INSTRUCTIONS FOR THE TASK.
Scan the records below for the line containing "front = (0, -1, 0)" and the line containing "before = set(bpy.data.objects)". Copy both, plus every line between, exactly.

───── EXTRACTED DATA

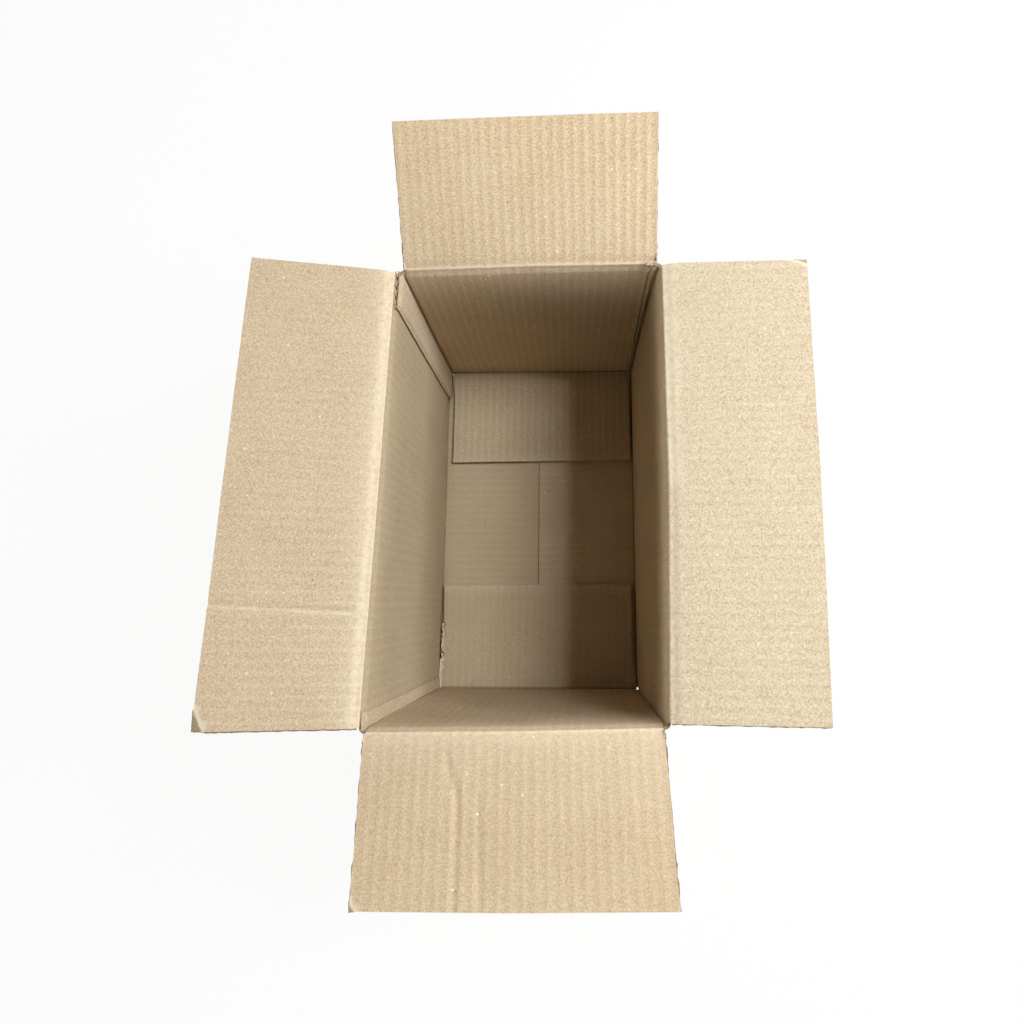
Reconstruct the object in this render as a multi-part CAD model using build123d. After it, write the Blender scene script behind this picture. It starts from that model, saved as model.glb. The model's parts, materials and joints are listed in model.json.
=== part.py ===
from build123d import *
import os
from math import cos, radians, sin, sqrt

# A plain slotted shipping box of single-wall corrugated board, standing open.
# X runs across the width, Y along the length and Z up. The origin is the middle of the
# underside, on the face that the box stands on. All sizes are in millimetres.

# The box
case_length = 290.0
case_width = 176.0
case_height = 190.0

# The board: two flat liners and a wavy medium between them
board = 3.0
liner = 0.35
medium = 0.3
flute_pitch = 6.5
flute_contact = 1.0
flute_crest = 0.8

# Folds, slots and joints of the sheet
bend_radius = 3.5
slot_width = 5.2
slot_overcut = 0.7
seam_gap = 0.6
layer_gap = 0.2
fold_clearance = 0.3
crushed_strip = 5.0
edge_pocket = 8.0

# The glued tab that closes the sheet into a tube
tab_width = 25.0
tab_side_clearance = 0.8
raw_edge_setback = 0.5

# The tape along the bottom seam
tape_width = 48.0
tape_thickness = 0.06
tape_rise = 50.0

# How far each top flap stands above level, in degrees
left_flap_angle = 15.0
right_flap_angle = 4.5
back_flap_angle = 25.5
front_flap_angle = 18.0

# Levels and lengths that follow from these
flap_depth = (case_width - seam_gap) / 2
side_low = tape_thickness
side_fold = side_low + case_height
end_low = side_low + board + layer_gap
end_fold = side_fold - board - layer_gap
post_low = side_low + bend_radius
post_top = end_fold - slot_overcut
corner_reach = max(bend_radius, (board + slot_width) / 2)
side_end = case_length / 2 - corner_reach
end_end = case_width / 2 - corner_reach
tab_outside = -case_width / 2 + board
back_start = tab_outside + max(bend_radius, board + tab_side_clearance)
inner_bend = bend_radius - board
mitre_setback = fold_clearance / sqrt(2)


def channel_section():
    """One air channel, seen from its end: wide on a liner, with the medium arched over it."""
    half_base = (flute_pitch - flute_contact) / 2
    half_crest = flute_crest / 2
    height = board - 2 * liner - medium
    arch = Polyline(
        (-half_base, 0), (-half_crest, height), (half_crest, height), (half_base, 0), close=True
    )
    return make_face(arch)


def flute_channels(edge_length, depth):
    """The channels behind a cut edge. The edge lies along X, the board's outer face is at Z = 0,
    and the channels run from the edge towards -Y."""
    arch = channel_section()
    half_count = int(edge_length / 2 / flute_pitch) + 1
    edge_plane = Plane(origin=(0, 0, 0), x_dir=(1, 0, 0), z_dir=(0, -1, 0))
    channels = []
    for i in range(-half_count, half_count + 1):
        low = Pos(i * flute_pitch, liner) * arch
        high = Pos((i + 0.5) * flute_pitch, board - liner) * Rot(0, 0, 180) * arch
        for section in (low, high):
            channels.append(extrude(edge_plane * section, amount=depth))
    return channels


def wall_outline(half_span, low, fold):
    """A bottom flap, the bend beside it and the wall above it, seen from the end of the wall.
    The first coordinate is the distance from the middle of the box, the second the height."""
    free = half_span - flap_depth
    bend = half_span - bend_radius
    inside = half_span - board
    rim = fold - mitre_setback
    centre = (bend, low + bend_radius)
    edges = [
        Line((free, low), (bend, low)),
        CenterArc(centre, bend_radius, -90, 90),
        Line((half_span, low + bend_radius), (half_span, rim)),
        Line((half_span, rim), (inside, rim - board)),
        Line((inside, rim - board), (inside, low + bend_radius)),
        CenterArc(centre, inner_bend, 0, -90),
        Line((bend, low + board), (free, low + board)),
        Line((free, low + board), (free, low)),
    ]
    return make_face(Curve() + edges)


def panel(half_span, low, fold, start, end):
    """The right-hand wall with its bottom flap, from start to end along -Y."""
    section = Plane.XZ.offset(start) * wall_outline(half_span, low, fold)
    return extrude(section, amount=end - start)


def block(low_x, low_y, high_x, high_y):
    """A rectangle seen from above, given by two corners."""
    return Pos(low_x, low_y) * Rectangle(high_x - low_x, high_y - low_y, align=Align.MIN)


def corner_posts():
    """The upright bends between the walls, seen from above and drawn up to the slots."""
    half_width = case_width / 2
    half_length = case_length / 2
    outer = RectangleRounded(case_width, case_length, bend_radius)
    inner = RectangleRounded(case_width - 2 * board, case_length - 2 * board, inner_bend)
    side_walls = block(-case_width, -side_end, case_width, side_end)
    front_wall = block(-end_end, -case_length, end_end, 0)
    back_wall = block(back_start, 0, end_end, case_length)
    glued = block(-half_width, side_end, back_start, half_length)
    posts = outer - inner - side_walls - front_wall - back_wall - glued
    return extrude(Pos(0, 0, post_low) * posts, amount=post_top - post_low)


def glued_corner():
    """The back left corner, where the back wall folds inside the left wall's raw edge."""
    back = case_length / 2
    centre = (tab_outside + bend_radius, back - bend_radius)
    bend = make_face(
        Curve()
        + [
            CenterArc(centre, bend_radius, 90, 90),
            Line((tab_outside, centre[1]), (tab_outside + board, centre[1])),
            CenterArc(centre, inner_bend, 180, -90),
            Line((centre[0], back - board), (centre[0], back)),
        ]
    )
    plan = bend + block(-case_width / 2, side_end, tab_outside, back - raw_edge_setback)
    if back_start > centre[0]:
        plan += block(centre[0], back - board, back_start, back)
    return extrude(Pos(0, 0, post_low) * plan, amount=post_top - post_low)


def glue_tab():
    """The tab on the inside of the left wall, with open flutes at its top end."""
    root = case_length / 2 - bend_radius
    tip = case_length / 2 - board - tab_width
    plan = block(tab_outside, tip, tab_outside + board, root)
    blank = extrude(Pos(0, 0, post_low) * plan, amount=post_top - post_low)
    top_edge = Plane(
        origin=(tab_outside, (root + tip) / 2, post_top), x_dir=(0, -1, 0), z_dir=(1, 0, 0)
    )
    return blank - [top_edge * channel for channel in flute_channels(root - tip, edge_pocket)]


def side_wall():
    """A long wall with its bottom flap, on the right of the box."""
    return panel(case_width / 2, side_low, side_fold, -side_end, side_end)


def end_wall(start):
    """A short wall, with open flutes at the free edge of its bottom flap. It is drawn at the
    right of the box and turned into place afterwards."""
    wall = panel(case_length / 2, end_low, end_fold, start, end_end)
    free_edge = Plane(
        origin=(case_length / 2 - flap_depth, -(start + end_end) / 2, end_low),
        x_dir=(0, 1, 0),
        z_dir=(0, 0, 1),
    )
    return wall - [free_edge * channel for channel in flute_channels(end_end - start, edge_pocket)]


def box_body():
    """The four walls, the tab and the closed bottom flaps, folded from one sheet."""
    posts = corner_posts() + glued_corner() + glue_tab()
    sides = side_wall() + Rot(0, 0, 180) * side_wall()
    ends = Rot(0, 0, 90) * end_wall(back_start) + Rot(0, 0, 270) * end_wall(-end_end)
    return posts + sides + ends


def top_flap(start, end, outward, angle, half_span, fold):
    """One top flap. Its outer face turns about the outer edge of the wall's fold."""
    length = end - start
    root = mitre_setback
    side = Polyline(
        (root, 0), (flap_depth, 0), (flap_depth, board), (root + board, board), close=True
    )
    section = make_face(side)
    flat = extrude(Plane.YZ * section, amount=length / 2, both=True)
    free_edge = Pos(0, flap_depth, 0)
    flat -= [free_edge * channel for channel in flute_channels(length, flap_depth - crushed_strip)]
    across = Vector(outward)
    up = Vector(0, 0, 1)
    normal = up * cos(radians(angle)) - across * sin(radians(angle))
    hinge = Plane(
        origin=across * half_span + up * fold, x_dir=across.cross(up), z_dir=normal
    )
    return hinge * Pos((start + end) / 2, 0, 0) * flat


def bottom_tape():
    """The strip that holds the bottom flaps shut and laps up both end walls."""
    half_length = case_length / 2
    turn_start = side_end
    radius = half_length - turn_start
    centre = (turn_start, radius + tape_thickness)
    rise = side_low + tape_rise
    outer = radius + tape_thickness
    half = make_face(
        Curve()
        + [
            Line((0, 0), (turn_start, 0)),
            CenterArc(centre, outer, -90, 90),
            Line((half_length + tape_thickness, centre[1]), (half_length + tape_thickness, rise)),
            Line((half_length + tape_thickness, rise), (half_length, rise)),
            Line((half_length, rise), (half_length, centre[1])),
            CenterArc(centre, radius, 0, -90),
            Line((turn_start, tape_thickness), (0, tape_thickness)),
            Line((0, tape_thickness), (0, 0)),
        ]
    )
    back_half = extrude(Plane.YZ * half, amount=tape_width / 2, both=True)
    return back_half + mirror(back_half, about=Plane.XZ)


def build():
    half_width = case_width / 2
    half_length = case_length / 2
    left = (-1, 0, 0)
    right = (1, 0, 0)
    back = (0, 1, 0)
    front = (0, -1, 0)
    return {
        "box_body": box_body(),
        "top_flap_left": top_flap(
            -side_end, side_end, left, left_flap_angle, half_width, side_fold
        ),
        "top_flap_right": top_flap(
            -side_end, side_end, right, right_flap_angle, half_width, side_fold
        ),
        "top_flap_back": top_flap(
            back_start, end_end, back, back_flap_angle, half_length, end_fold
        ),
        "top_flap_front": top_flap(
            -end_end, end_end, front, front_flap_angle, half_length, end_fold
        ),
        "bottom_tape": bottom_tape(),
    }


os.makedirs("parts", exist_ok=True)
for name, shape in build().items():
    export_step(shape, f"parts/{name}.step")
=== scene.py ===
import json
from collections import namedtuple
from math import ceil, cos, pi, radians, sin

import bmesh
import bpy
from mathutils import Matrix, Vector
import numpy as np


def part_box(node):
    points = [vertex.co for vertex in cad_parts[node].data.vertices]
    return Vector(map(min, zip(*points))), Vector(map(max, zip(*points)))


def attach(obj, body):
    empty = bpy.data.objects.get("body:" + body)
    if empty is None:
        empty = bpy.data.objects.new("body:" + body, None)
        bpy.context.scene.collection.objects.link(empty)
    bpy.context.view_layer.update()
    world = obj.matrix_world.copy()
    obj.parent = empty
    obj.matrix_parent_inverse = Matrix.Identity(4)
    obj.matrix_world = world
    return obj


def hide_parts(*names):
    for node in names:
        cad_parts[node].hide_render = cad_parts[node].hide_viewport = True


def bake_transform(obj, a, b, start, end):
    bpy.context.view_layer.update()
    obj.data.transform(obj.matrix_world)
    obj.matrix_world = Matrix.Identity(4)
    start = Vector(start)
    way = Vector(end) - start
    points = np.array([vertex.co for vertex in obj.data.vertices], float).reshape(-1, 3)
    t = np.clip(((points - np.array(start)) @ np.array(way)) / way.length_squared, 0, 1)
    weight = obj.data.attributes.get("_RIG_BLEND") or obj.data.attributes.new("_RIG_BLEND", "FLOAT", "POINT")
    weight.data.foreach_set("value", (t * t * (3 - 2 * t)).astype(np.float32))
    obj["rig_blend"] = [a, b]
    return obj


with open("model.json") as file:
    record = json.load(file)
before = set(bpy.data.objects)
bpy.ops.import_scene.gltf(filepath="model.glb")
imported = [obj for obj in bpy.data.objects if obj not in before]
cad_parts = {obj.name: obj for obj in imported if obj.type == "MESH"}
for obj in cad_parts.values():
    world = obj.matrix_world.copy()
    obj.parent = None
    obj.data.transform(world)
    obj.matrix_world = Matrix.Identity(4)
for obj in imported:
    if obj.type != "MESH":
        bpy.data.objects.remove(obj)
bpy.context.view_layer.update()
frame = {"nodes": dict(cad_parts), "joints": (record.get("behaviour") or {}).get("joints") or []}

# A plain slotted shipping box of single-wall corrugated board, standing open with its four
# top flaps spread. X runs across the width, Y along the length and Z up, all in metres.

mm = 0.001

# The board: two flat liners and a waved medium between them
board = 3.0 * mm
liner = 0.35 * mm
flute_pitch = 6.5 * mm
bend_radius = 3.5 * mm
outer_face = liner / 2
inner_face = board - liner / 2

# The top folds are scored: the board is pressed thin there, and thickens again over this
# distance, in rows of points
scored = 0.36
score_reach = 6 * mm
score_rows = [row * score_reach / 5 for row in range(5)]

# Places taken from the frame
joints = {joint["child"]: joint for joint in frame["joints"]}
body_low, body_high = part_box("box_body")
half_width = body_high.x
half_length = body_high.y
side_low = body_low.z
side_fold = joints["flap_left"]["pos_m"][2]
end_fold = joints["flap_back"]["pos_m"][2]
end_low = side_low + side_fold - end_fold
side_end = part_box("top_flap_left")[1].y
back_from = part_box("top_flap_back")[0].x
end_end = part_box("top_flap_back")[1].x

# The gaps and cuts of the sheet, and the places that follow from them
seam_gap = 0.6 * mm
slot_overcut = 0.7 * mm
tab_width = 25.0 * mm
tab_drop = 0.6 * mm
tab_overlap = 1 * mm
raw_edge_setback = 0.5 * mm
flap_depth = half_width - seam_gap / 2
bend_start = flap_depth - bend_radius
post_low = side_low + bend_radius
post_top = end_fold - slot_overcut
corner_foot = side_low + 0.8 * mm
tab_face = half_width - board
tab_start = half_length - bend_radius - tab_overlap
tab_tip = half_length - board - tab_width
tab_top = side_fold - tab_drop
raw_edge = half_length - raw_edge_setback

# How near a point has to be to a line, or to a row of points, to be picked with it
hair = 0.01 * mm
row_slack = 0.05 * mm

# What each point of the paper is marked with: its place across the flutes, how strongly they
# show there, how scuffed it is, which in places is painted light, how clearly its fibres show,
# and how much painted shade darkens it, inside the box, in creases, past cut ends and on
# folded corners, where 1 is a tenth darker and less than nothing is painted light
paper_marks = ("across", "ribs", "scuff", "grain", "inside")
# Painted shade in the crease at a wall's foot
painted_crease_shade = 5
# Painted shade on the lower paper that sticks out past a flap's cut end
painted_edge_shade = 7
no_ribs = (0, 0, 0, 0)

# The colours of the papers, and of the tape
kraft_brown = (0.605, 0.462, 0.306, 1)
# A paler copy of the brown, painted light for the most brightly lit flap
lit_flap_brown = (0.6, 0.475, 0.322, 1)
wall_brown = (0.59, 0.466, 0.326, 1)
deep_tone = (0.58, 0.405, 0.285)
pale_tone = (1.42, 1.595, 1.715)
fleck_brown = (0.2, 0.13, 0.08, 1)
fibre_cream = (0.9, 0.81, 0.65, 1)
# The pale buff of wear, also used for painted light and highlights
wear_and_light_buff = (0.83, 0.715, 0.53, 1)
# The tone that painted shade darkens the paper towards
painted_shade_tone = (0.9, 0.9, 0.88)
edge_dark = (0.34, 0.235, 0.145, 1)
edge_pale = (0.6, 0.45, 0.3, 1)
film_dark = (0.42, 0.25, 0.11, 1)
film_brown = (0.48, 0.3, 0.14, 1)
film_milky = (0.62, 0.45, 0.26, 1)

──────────
───── EXTRACTED DATA

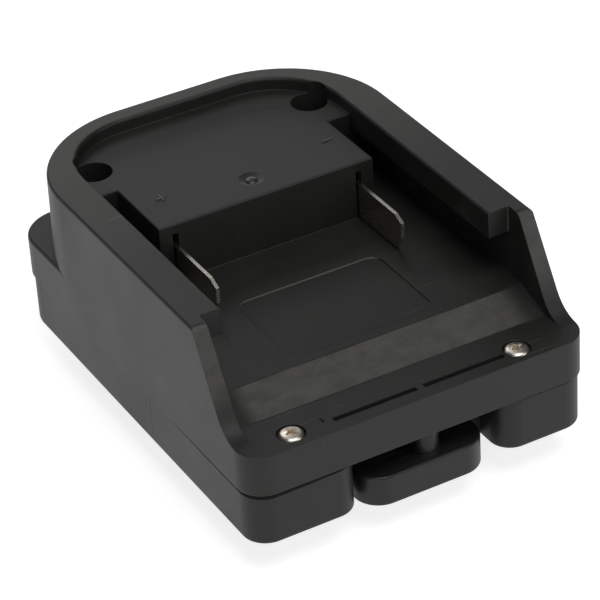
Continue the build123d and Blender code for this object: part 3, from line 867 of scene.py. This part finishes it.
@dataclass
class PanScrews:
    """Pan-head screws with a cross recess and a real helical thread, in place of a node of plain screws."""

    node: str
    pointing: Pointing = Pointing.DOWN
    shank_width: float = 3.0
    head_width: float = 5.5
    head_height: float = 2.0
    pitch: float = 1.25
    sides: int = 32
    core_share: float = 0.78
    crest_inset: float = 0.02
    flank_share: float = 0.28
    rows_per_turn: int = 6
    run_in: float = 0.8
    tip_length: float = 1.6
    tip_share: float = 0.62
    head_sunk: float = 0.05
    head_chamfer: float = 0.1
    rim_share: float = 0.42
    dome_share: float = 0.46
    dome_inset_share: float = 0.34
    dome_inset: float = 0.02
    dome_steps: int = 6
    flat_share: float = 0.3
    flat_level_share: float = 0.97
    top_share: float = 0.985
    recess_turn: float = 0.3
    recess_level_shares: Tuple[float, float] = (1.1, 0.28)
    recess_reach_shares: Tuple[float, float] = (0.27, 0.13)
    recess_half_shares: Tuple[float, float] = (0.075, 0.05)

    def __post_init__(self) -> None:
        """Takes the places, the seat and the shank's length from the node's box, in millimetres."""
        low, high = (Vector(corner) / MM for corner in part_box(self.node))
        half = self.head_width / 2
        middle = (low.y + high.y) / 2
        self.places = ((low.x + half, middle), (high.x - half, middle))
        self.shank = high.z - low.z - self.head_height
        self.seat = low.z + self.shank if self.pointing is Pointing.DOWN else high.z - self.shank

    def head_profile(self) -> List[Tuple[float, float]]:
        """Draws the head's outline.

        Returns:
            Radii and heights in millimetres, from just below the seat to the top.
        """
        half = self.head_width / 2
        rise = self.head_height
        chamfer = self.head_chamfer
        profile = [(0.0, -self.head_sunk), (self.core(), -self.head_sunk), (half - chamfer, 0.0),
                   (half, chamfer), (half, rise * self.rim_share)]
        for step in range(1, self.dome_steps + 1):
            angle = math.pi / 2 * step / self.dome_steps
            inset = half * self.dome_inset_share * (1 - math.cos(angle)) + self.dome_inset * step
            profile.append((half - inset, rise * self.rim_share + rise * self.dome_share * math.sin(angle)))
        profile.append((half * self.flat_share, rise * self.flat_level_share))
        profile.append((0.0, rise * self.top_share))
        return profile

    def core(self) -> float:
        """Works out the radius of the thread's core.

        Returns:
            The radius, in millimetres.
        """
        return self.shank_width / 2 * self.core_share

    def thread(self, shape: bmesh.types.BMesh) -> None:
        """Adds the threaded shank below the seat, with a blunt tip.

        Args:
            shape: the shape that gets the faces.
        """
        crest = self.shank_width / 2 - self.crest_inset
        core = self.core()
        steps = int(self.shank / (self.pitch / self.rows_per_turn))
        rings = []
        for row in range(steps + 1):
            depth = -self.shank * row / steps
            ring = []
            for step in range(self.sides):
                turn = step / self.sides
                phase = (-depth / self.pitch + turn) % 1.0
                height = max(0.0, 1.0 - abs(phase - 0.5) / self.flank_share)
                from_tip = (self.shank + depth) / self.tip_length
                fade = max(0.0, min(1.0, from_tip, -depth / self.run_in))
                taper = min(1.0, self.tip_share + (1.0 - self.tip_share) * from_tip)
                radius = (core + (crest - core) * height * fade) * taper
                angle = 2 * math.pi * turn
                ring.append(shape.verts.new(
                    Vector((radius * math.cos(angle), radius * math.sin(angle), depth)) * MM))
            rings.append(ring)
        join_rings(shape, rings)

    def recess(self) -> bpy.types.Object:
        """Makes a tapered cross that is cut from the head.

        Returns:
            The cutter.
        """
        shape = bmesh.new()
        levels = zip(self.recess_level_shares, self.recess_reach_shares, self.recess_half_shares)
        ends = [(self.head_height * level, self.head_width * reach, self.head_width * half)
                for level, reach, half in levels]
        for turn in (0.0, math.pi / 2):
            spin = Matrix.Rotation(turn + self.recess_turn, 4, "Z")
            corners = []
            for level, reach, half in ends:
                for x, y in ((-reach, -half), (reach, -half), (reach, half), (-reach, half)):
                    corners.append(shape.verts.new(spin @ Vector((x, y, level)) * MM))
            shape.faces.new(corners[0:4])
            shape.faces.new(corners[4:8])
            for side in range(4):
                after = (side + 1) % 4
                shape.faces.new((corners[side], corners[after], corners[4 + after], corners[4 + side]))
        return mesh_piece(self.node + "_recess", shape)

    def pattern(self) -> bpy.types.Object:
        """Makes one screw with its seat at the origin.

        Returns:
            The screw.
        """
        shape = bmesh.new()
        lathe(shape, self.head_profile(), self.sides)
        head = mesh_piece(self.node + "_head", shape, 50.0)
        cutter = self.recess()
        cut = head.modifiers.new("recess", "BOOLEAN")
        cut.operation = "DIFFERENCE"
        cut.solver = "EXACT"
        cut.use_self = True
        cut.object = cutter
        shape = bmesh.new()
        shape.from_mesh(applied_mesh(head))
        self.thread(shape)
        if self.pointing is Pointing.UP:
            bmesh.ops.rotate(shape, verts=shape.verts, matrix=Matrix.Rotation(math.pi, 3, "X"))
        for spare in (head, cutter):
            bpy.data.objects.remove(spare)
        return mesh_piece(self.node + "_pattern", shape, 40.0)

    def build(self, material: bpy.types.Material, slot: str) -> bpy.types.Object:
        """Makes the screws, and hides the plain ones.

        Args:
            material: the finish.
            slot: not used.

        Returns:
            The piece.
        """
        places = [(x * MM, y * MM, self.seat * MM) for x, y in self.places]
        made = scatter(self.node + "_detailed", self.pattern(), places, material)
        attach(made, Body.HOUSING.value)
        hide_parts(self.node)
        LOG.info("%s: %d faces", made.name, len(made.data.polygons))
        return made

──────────
───── EXTRACTED DATA

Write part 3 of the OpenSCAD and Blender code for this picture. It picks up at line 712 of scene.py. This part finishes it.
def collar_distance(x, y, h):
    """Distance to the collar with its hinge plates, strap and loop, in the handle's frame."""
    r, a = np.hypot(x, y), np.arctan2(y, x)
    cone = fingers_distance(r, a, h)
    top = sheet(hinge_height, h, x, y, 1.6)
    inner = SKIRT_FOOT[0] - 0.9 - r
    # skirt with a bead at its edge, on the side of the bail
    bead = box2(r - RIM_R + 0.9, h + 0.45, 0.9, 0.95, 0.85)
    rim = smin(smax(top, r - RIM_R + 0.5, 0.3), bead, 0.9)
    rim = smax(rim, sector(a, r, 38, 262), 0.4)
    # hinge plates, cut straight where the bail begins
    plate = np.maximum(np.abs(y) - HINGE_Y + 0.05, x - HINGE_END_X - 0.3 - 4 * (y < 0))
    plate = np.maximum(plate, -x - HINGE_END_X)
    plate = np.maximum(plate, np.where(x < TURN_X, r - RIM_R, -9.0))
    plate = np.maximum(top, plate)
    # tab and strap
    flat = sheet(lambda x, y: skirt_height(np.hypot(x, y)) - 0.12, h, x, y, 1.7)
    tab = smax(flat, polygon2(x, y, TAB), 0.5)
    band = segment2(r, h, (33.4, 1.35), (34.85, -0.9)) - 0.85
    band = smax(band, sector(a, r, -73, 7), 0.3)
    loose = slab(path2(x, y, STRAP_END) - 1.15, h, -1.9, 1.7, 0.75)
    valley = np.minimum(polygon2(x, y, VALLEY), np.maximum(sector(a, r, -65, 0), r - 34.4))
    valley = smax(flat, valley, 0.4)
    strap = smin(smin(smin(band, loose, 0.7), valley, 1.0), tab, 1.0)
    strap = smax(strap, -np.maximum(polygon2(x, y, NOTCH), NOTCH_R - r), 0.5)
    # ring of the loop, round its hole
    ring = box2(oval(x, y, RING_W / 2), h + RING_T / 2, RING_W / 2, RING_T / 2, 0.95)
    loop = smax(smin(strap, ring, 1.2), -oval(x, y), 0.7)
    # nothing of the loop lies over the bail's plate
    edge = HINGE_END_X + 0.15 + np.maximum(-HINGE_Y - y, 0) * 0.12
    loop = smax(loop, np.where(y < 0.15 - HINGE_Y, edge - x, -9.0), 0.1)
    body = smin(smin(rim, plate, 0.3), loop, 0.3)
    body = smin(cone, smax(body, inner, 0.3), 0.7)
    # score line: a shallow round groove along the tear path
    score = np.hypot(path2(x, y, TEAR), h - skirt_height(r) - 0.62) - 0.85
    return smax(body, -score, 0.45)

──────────

RESULT OF THE EXERCISE.
    front = (0, -1, 0)
    return {
        "box_body": box_body(),
        "top_flap_left": top_flap(
            -side_end, side_end, left, left_flap_angle, half_width, side_fold
        ),
        "top_flap_right": top_flap(
            -side_end, side_end, right, right_flap_angle, half_width, side_fold
        ),
        "top_flap_back": top_flap(
            back_start, end_end, back, back_flap_angle, half_length, end_fold
        ),
        "top_flap_front": top_flap(
            -end_end, end_end, front, front_flap_angle, half_length, end_fold
        ),
        "bottom_tape": bottom_tape(),
    }


os.makedirs("parts", exist_ok=True)
for name, shape in build().items():
    export_step(shape, f"parts/{name}.step")
=== scene.py ===
import json
from collections import namedtuple
from math import ceil, cos, pi, radians, sin

import bmesh
import bpy
from mathutils import Matrix, Vector
import numpy as np


def part_box(node):
    points = [vertex.co for vertex in cad_parts[node].data.vertices]
    return Vector(map(min, zip(*points))), Vector(map(max, zip(*points)))


def attach(obj, body):
    empty = bpy.data.objects.get("body:" + body)
    if empty is None:
        empty = bpy.data.objects.new("body:" + body, None)
        bpy.context.scene.collection.objects.link(empty)
    bpy.context.view_layer.update()
    world = obj.matrix_world.copy()
    obj.parent = empty
    obj.matrix_parent_inverse = Matrix.Identity(4)
    obj.matrix_world = world
    return obj


def hide_parts(*names):
    for node in names:
        cad_parts[node].hide_render = cad_parts[node].hide_viewport = True


def bake_transform(obj, a, b, start, end):
    bpy.context.view_layer.update()
    obj.data.transform(obj.matrix_world)
    obj.matrix_world = Matrix.Identity(4)
    start = Vector(start)
    way = Vector(end) - start
    points = np.array([vertex.co for vertex in obj.data.vertices], float).reshape(-1, 3)
    t = np.clip(((points - np.array(start)) @ np.array(way)) / way.length_squared, 0, 1)
    weight = obj.data.attributes.get("_RIG_BLEND") or obj.data.attributes.new("_RIG_BLEND", "FLOAT", "POINT")
    weight.data.foreach_set("value", (t * t * (3 - 2 * t)).astype(np.float32))
    obj["rig_blend"] = [a, b]
    return obj


with open("model.json") as file:
    record = json.load(file)
before = set(bpy.data.objects)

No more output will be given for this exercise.